Sunday, February 15th 2009, 5:53 am
JAKARTA, Indonesia - Strong aftershocks continued to follow a powerful earthquake off eastern Indonesia that briefly triggered a tsunami warning Thursday, causing a stampede of residents to higher ground. Hundreds of buildings were damaged and at least 42 people injured, some seriously.
The U.S. Geological Survey said the shallow, 7.2-magnitude quake struck off Sulawesi island's coast at around 1:34 a.m. (1734 GMT; 2:34 p.m. Wednesday EST), shaking people from their sleep.
Indonesia is prone to seismic upheaval because it is located on the so-called Pacific "Ring of Fire," an arc of volcanos and fault lines encircling the Pacific Basin.
Dozens of aftershocks as strong as magnitude 6.4 still shook the region late Thursday.
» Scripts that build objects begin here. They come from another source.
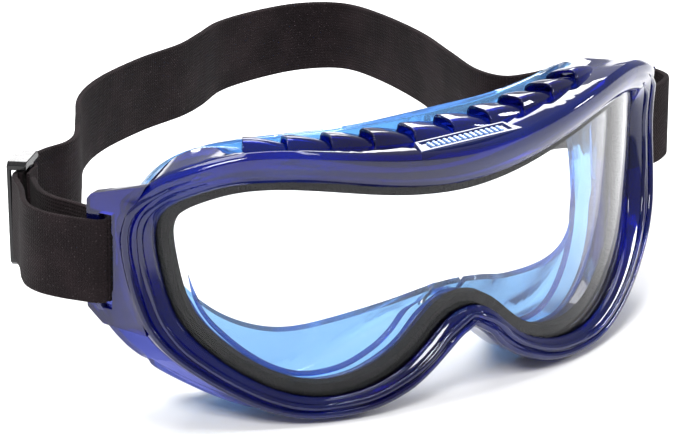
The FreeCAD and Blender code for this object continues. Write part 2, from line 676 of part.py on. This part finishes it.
far = BAR_NEAR + bar + 0.05 + size("sewn_thick") / 2
near = SEWN_NEAR + size("sewn_thick") / 2
bend = size("slider_mid_bar") / 2
sewn_line = [(-5.2, near), (-3.4, near), (-1.6, near), (bend + 0.3, near), (bend + 1.3, (near + far) / 2),
             (bend + 0.3, far), (-1.6, far), (-3.4, far), (-5.2, far)]
sewn = ribbon([slider_point(run, side) for run, side in sewn_line], size("sewn_thick"), size("strap_width"))
sewn.Placement = STRAP
strap_sewn_end = add_feature("strap_sewn_end", sewn)


def add_bar_tack(name, place, rows=5):
    """A group of short raised stitches across the webbing."""
    boxes = []
    for k in range(rows):
        spot = Placement(Vector(-0.25, 0, (k - (rows - 1) / 2) * 3.6 - 1.2), Rotation())
        stitch = doc.addObject("Part::Box", "%s_%d" % (name, k + 1))
        stitch.Length, stitch.Width, stitch.Height = 0.5, 0.3, 2.4
        stitch.Placement = place.multiply(spot)
        boxes.append(stitch)
    group = doc.addObject("Part::Compound", name)
    group.Links = boxes
    return group


tack_left_xy = slider_point(-3.8, far + size("sewn_thick") / 2 + 0.35)
bar_tack_left = add_bar_tack("bar_tack_left", STRAP.multiply(
    Placement(Vector(*tack_left_xy, 0), Rotation(Vector(0, 0, 1), math.degrees(HEADING)))))

NODES = [front_frame, face_skirt, outer_lens, inner_lens, gasket, brow_plate, brow_ridges] + hoods + [
    strap_loop_left, strap_loop_right, strap_band, strap_return_left, strap_return_right,
    slider, strap_sewn_end, bar_tack_left]
NAMES = {gasket.Name: "lens_gasket"}
FLOOR = Placement(Vector(-size("middle_across"), -size("middle_back"), size("stand_height")), Rotation())
doc.recompute()
for node in NODES:
    node.Placement = FLOOR.multiply(node.Placement)
doc.recompute()

for item in doc.Objects:
    if "Invalid" in item.State or "Error" in item.State:
        raise RuntimeError("%s did not rebuild: %s" % (item.Name, item.State))
os.makedirs("parts", exist_ok=True)
whole = FreeCAD.BoundBox()
for node in NODES:
    name = NAMES.get(node.Name, node.Name)
    node.Label = name
    shape = node.Shape
    if shape.isNull() or not shape.isValid():
        raise RuntimeError("%s is not a valid shape" % name)
    whole.add(shape.optimalBoundingBox())
    shape.exportStep(os.path.join("parts", name + ".step"))
    print("%-20s %2d solids %8.1f mm3" % (name, len(shape.Solids), shape.Volume))
print("whole object", whole)
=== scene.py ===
"""Safety goggles standing on a pale studio floor: translucent ribbed frame, pale face skirt, double
lens in a dark foam gasket, and a knitted elastic strap with a slider.

Lengths are metres. Places written in millimetres use the maker's frame: x across the face, y back from
the middle of the lens front, z up from the middle of the lens.
"""

import json
import math

import bmesh
import bpy
from mathutils import Matrix, Vector
from mathutils.bvhtree import BVHTree


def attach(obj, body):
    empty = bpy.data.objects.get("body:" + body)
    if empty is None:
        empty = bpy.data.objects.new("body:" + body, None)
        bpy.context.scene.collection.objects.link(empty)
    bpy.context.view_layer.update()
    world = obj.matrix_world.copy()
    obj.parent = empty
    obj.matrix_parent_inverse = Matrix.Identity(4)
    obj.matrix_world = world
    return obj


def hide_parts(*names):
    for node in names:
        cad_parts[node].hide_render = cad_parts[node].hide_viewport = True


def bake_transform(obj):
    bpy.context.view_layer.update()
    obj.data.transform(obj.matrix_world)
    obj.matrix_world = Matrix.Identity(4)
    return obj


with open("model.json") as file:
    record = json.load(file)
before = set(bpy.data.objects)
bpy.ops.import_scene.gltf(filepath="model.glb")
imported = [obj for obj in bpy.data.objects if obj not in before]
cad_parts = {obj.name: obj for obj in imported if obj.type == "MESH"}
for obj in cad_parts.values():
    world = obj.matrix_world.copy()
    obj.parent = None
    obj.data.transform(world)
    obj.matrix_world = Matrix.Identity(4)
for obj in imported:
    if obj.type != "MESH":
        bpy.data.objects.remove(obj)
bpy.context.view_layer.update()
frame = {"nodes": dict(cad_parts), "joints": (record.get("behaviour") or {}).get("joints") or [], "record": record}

MM = 0.001
BODIES = frame["record"]["behaviour"]["bodies"]
BODY_OF = {node: body for body, nodes in BODIES.items() for node in nodes}
JOINT = {joint["name"]: joint for joint in frame["joints"]}

# the strap swings about a line 36.5 mm back and 3.75 mm up in the maker's frame
POST_BACK, STRAP_MIDDLE = 36.5, 3.75
PIVOT = Vector(JOINT["strap_tilt"]["pos_m"])
MAKER = PIVOT - Vector((0, POST_BACK, STRAP_MIDDLE)) * MM
DROOP = math.radians(2.9)

# the lens's wrap, as in the CAD: half its length in mm, the angle in degrees at its end, and the share
# of that angle which grows evenly
WRAP_HALF, WRAP_ANGLE, WRAP_SHARE, WRAP_STEPS = 75.7, 55.4, 0.568, 40
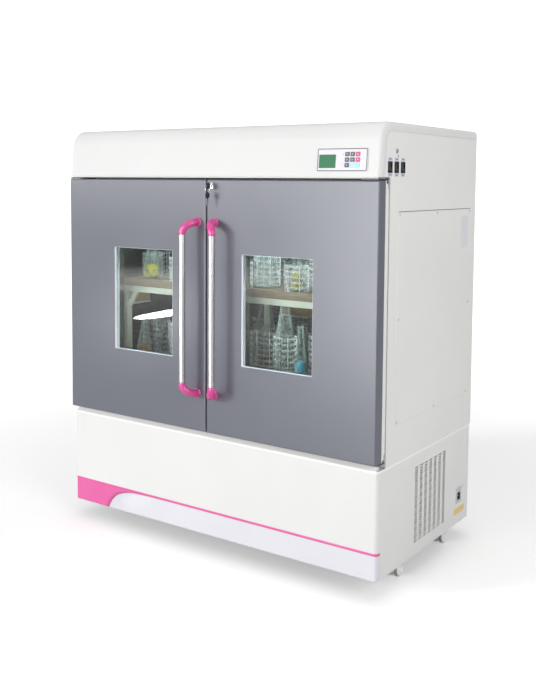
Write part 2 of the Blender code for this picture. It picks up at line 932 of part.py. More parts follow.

The Talaud island chain, in waters just south of the Philippines, felt the earthquake most intensely, said Rustam Pakaya, a government crisis center official, adding that Melonguane and Kabaruan were the towns hardest hit.
Nearly 500 buildings were damaged, including several schools, hospitals and churches, he said. Of the 42 people receiving medical care, 10 suffered serious injuries. Thousands of others were seeking refuge in shelters.
The quake briefly triggered a tsunami warning - delivered over mobile loudspeakers and by radio and television. It was lifted about an hour later after the threat of killer waves had passed.
"We were so afraid," said Damian Geruh, a Melonguane resident who described women screaming as they fled their homes. "We ran to a nearby hill. I saw others climbing trees."
The USGS said the early-morning quake, and the aftershocks that followed, were centered 195 miles (320 kilometers) from Manado, the northernmost city on Sulawesi island, and 12 miles (20 kilometers) beneath the ocean floor.
In December 2004, a massive earthquake off the country's western island of Sumatra triggered a tsunami that battered much of the Indian Ocean coastline and killed more than 230,000 people - more than half of them in Indonesia's Aceh province alone. A tsunami off Java island in 2007 killed nearly 5,000.